As we continue to over-populate the globe and the variance between "haves" and "have nots" increases with more and more poverty - we will be seeing an escalation of piracy, kidnapping and other forms of extortion.

Char said...

though the harm to people and the high costs are horrible, I always worry what drives people to such desparate measures....I can only thank god that I was born in a land where I can get plenty.

Pattern and Perspective said...

Criminal behavior should never be condoned. Behaviors won't change in places where crimes are prevalent until it's people are changed...maybe. Until they are no longer poor, sickened, following ill leadership...

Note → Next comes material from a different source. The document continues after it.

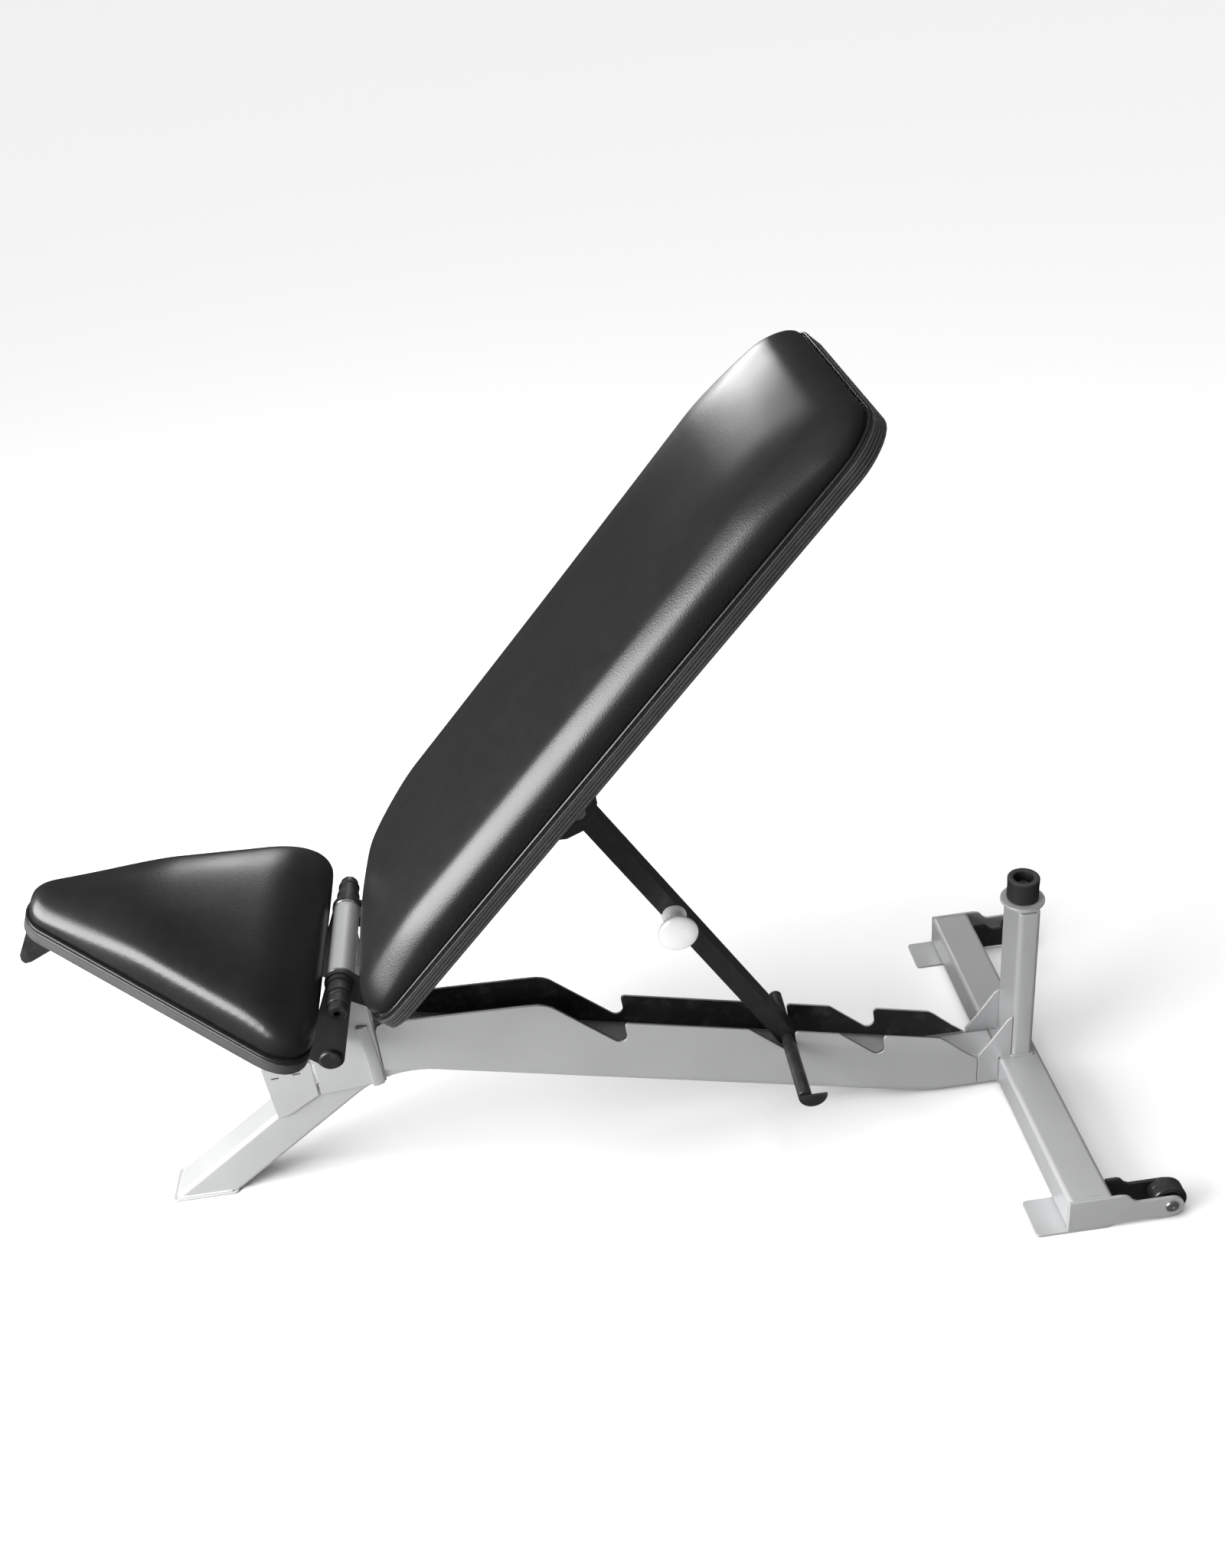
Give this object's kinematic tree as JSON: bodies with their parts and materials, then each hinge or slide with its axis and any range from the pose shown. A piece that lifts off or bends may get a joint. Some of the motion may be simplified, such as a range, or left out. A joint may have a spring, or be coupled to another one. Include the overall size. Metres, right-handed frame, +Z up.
{
  "type": "adjustable weight bench",
  "caption": "Adjustable weight bench with padded seat and backrest, notched prop ladder, prop arm, rear post and transport wheels.",
  "frame": {"origin": "middle of the object's plan box, on the floor", "axes": "+X towards the rear post, along the spine; +Y to the sitter's right; +Z up"},
  "size_m": [1.3001, 0.5664, 0.9734],
  "materials": {
    "silver_paint": "satin light silver powder coat",
    "black_powder_coat": "semi-gloss black powder coat",
    "zinc": "bright zinc plated steel",
    "polished_aluminium": "polished",
    "moulded_pad_tray": "moulded, finely ribbed edge",
    "vinyl": "smooth black vinyl over foam, satin",
    "bumper_rubber": "matte black",
    "wheel_urethane": "glossy black"
  },
  "bodies": {
    "frame": {"main_tube": "silver_paint", "front_foot_plate": "silver_paint", "ladder_plate_left": "silver_paint", "ladder_plate_right": "silver_paint", "tower_side_left": "silver_paint", "tower_side_right": "silver_paint", "tower_web": "silver_paint", "tower_strip_left": "silver_paint", "tower_strip_right": "silver_paint", "receiver_top": "silver_paint", "receiver_side_left": "silver_paint", "receiver_side_right": "silver_paint", "pivot_tube": "silver_paint", "pivot_shaft": "zinc", "pivot_washer_left": "zinc", "pivot_washer_right": "zinc", "pivot_spacer_left": "black_powder_coat", "pivot_spacer_right": "black_powder_coat", "pivot_collar_left": "black_powder_coat", "pivot_collar_right": "black_powder_coat", "pivot_bolt_head_left": "black_powder_coat", "pivot_bolt_head_right": "black_powder_coat", "rear_cross_tube": "silver_paint", "end_plate_left": "silver_paint", "end_plate_right": "silver_paint", "fork_inner_left": "black_powder_coat", "fork_inner_right": "black_powder_coat", "rear_foot_plate_left": "silver_paint", "rear_foot_plate_right": "silver_paint", "wheel_axle_left": "zinc", "wheel_axle_right": "zinc", "rear_post": "silver_paint", "post_gusset_left": "silver_paint", "post_gusset_right": "silver_paint", "post_cap_plate": "silver_paint", "bumper": "bumper_rubber", "bumper_bolt": "zinc"},
    "backrest": {"back_board": "moulded_pad_tray", "back_cushion": "vinyl", "back_frame_tube": "black_powder_coat", "back_lower_plate": "black_powder_coat", "back_hinge_plate_left": "black_powder_coat", "back_hinge_plate_right": "black_powder_coat", "arm_bracket_left": "black_powder_coat", "arm_bracket_right": "black_powder_coat", "arm_pivot_pin": "zinc"},
    "prop_arm": {"prop_arm_tube": "black_powder_coat", "crossbar": "black_powder_coat", "crossbar_lug": "black_powder_coat", "knob_stem": "polished_aluminium", "knob_cap": "polished_aluminium"},
    "seat": {"seat_board": "moulded_pad_tray", "seat_cushion": "vinyl", "seat_mount_plate": "black_powder_coat", "seat_hinge_plate_left": "black_powder_coat", "seat_hinge_plate_right": "black_powder_coat", "seat_stop_bar": "black_powder_coat", "seat_front_tab": "black_powder_coat"},
    "wheel_left": {"wheel_left": "wheel_urethane"},
    "wheel_right": {"wheel_right": "wheel_urethane"}
  },
  "joints": [
    {"name": "back_hinge", "type": "hinge", "parent": "frame", "child": "backrest", "pos_m": [-0.2874, 0, 0.348], "axis": [0, -1, 0], "range_deg": [0, 23]},
    {"name": "arm_hinge", "type": "hinge", "parent": "backrest", "child": "prop_arm", "pos_m": [0.0066, 0, 0.501], "axis": [0, -1, 0], "range_deg": [-27, 0]},
    {"name": "seat_hinge", "type": "hinge", "parent": "frame", "child": "seat", "pos_m": [-0.2874, 0, 0.348], "axis": [0, 1, 0], "range_deg": [0, 12]},
    {"name": "wheel_left_spin", "type": "hinge", "parent": "frame", "child": "wheel_left", "pos_m": [0.6291, -0.264, 0.0215], "axis": [0, 1, 0], "continuous": true},
    {"name": "wheel_right_spin", "type": "hinge", "parent": "frame", "child": "wheel_right", "pos_m": [0.6291, 0.264, 0.0215], "axis": [0, 1, 0], "continuous": true}
  ],
  "couplings": [
    {"joint": "arm_hinge", "follows": "back_hinge", "ratio": -1.15}
  ]
}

There will always be criminals, but you would think those who became pirates might not have been pirates if they had grown up somewhere other than Somalia or someplace similar. (nature vs nurture theory) Although, there are many who live in places as such who didn't become something. Is this something that can be changed or not -- I'm not sure.

hannahfaerie said...

Interesting blog post, I feel this is a very complex issue. Here is an article I read recently - http://www.independent.co.uk/opinion/commentators/johann-hari/johann-hari-you-are-being-lied-to-about-pirates-1225817.html

Molly said...

I was just going to send you a link to the same article. I don't agree with it all, but it's always good to know someone's looking at both sides!

julochka said...

hannahfærie and molly--excellent piece in The Independent, thank you for sharing that! it's another angle on what i was actually trying to get at...that this is an extremely complex issue with compelling stories on all sides.